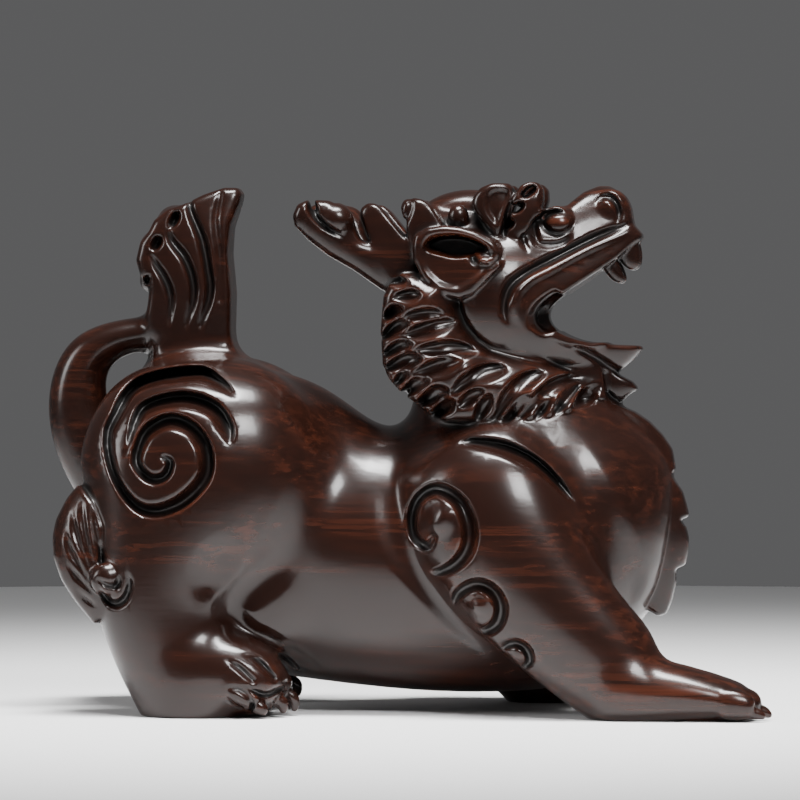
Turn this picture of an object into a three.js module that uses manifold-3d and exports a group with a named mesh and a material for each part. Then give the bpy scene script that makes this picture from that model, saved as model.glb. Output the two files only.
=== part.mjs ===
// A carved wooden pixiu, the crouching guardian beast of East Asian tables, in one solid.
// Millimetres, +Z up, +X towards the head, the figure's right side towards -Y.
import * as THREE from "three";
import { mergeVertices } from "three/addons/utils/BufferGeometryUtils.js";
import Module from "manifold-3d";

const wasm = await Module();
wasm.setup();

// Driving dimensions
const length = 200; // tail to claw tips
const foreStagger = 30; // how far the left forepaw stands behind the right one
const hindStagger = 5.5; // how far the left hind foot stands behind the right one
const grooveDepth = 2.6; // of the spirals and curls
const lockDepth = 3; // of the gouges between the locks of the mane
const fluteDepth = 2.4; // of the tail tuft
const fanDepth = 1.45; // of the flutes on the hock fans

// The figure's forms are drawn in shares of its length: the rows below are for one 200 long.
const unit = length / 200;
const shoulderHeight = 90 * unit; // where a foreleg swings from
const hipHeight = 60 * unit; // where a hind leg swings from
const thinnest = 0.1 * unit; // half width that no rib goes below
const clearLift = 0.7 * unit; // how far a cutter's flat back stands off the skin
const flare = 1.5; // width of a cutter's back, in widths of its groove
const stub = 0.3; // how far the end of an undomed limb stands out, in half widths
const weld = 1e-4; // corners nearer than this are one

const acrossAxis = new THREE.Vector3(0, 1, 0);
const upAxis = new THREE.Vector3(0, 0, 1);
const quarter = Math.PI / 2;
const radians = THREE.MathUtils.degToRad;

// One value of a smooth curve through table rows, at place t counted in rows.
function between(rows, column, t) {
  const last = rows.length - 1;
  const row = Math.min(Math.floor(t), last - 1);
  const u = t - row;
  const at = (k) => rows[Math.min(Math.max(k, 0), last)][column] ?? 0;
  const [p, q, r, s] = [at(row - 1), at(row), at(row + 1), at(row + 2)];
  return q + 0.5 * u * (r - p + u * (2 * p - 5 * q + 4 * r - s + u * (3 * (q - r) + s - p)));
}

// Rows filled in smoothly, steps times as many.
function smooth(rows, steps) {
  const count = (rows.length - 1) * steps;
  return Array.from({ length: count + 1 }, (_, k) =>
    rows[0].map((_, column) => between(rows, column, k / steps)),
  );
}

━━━

- Objective -
Extract all of the data shown above and repeat it verbatim.

- Complete output -
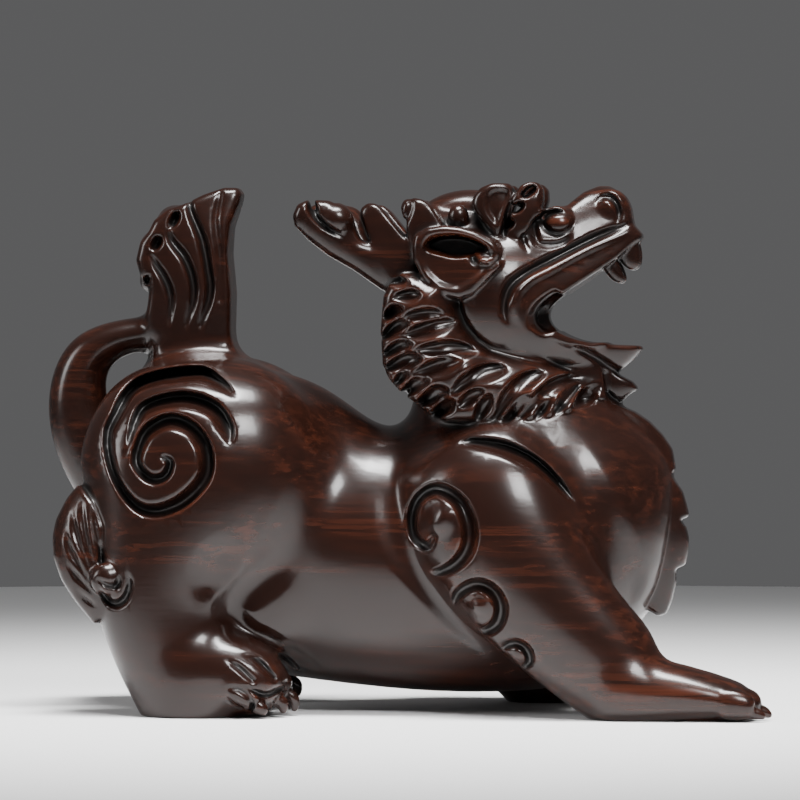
Turn this picture of an object into a three.js module that uses manifold-3d and exports a group with a named mesh and a material for each part. Then give the bpy scene script that makes this picture from that model, saved as model.glb. Output the two files only.
=== part.mjs ===
// A carved wooden pixiu, the crouching guardian beast of East Asian tables, in one solid.
// Millimetres, +Z up, +X towards the head, the figure's right side towards -Y.
import * as THREE from "three";
import { mergeVertices } from "three/addons/utils/BufferGeometryUtils.js";
import Module from "manifold-3d";

const wasm = await Module();
wasm.setup();

// Driving dimensions
const length = 200; // tail to claw tips
const foreStagger = 30; // how far the left forepaw stands behind the right one
const hindStagger = 5.5; // how far the left hind foot stands behind the right one
const grooveDepth = 2.6; // of the spirals and curls
const lockDepth = 3; // of the gouges between the locks of the mane
const fluteDepth = 2.4; // of the tail tuft
const fanDepth = 1.45; // of the flutes on the hock fans

// The figure's forms are drawn in shares of its length: the rows below are for one 200 long.
const unit = length / 200;
const shoulderHeight = 90 * unit; // where a foreleg swings from
const hipHeight = 60 * unit; // where a hind leg swings from
const thinnest = 0.1 * unit; // half width that no rib goes below
const clearLift = 0.7 * unit; // how far a cutter's flat back stands off the skin
const flare = 1.5; // width of a cutter's back, in widths of its groove
const stub = 0.3; // how far the end of an undomed limb stands out, in half widths
const weld = 1e-4; // corners nearer than this are one

const acrossAxis = new THREE.Vector3(0, 1, 0);
const upAxis = new THREE.Vector3(0, 0, 1);
const quarter = Math.PI / 2;
const radians = THREE.MathUtils.degToRad;

// One value of a smooth curve through table rows, at place t counted in rows.
function between(rows, column, t) {
  const last = rows.length - 1;
  const row = Math.min(Math.floor(t), last - 1);
  const u = t - row;
  const at = (k) => rows[Math.min(Math.max(k, 0), last)][column] ?? 0;
  const [p, q, r, s] = [at(row - 1), at(row), at(row + 1), at(row + 2)];
  return q + 0.5 * u * (r - p + u * (2 * p - 5 * q + 4 * r - s + u * (3 * (q - r) + s - p)));
}

// Rows filled in smoothly, steps times as many.
function smooth(rows, steps) {
  const count = (rows.length - 1) * steps;
  return Array.from({ length: count + 1 }, (_, k) =>
    rows[0].map((_, column) => between(rows, column, k / steps)),
  );
}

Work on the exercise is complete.